Si cet accord ne comprend que ce qui a été
publiquement présenté, alors, oui, le processus engagé offre un sursis non
négligeable à Bachar el-Assad et le réhabilite même aux yeux de la communauté
internationale. Or, paradoxalement, c'est en le réintégrant comme partenaire
dans un processus de démilitarisation chimique, puis peut-être de futur
partenaire politique, qu'il peut être le plus dangereux. Dès l'instant où il
aura repris la main sur le terrain, Bachar el-Assad sera capable de se montrer
particulièrement virulent à l'extérieur de la Syrie. Quarante ans de pouvoir
des Assad sont là pour en témoigner. En revanche, la cohésion politique du
régime et sa capacité de nuire auraient été considérablement réduites en cas de
frappes chirurgicales sur ses sites militaires.
Avec un Bachar el-Assad politiquement réhabilité,
l'idée d'une seconde conférence internationale de la paix (Genève 2), martelée
par la communauté internationale, a-t-elle encore un sens ?

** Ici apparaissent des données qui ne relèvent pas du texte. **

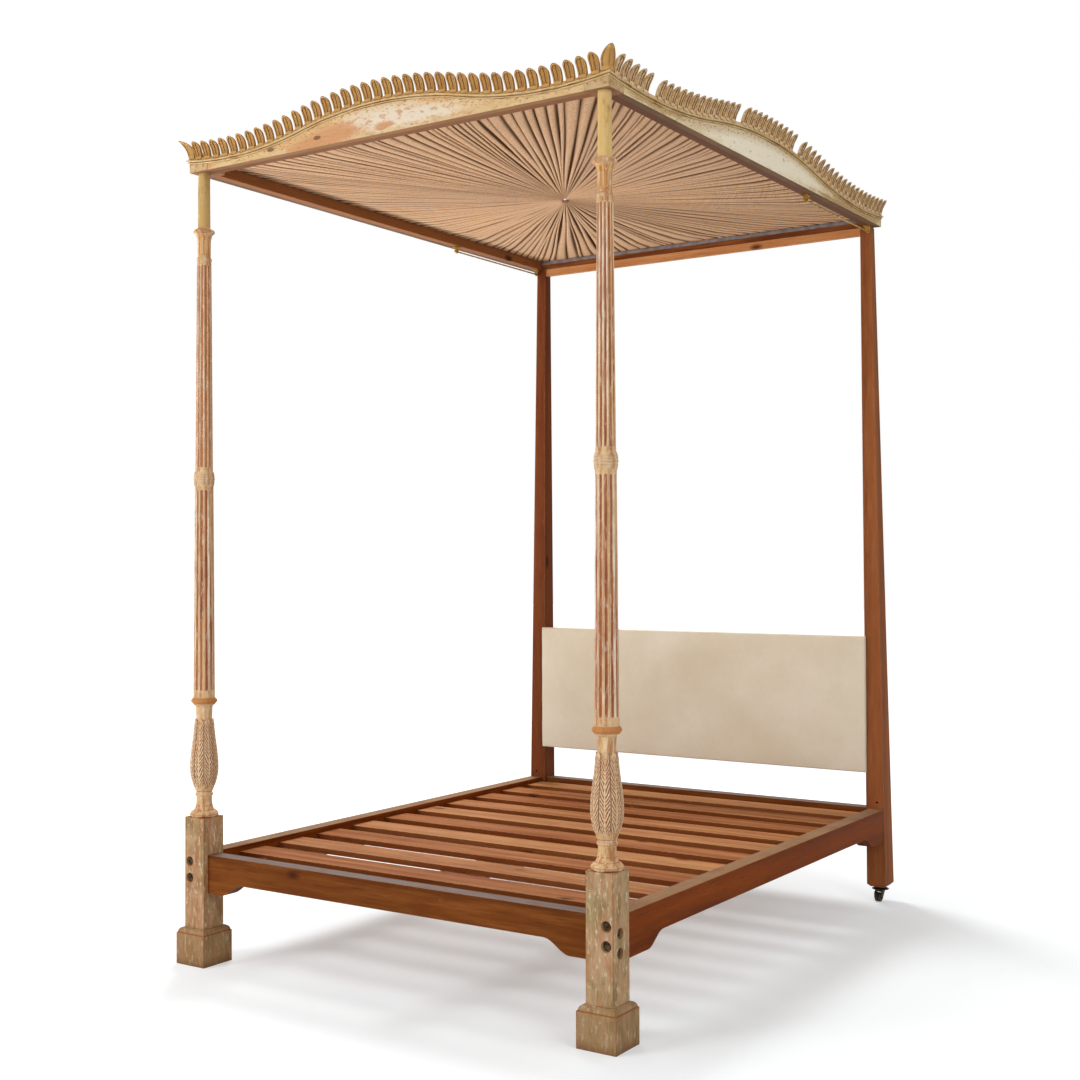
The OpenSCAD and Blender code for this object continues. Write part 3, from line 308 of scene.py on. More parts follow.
view = {"place": (2.7613, -4.3278, 1.2878), "yaw": 33.536, "pitch": 0.70, "roll": -0.166,
        "lens": 49.117, "sensor": 36.0}


def makeCamera():
    yaw, pitch, roll = (math.radians(view[k]) for k in ("yaw", "pitch", "roll"))
    ahead = Vector((-math.sin(yaw) * math.cos(pitch), math.cos(yaw) * math.cos(pitch),
                    math.sin(pitch)))
    right = Vector((math.cos(yaw), math.sin(yaw), 0))
    up = right.cross(ahead)
    x = math.cos(roll) * right + math.sin(roll) * up
    y = math.cos(roll) * up - math.sin(roll) * right
    data = bpy.data.cameras.new("camera")
    data.lens, data.sensor_width, data.sensor_fit = view["lens"], view["sensor"], "HORIZONTAL"
    data.clip_start, data.clip_end = 0.05, 60
    camera = bpy.data.objects.new("camera", data)
    turn = Matrix((x, y, -ahead)).transposed().to_4x4()
    camera.matrix_world = Matrix.Translation(view["place"]) @ turn
    scene.collection.objects.link(camera)
    scene.camera = camera


makeCamera()
scene.view_settings.view_transform = "Standard"

# Floor, world and lamps

# Painted light and shadow on the floor: it glows for the camera, from liftNear round the bed to
# liftFar away from it, so a painted shadow stays round the point that shift sets
studio = {"floorColor": "e2e6e8", "floorHalf": 30, "worldLevel": 0.5,
          "liftNear": 0.25, "liftFar": 0.75,  # the camera sees the floor paler far from the bed
          "nearEdge": 1.0, "farEdge": 3.2, "shift": (-0.35, 0.1, 0)}
lamps = {  # place, target, size, power and spread in degrees
    "keyLamp": ((-3.6, -6.8, 4.6), (0, 0, 1.0), 2.6, 185, 180),
    "fillLamp": ((4.8, -2.4, 3.3), (0.5, 0, 1.9), 2.4, 74, 180),
    "frontLamp": ((-1.6, -5.4, 0.6), (0.1, 0, 2.5), 2.0, 72, 180),
    "underLamp": ((-3.1, -0.7, 0.25), (0, 0.1, 2.5), 1.6, 31, 75),
    "rearLamp": ((-2.6, 2.6, 4.2), (0.1, -0.5, 0.1), 1.9, 46, 90)}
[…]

La poursuite d'un processus politique et la tenue
d'une conférence à Genève sont urgentes, bien plus que le processus de
désarmement chimique. Mais il ne faudrait pas que celui-ci permette à la Russie
ou au régime syrien d'exiger une révision des conditions posées depuis 2012 par
l'opposition pour la (première, NDLR) conférence de Genève, à savoir que Bachar
el-Assad doit être défait de toutes ses prérogatives et qu'un gouvernement de
transition soit investi de tous les pouvoirs.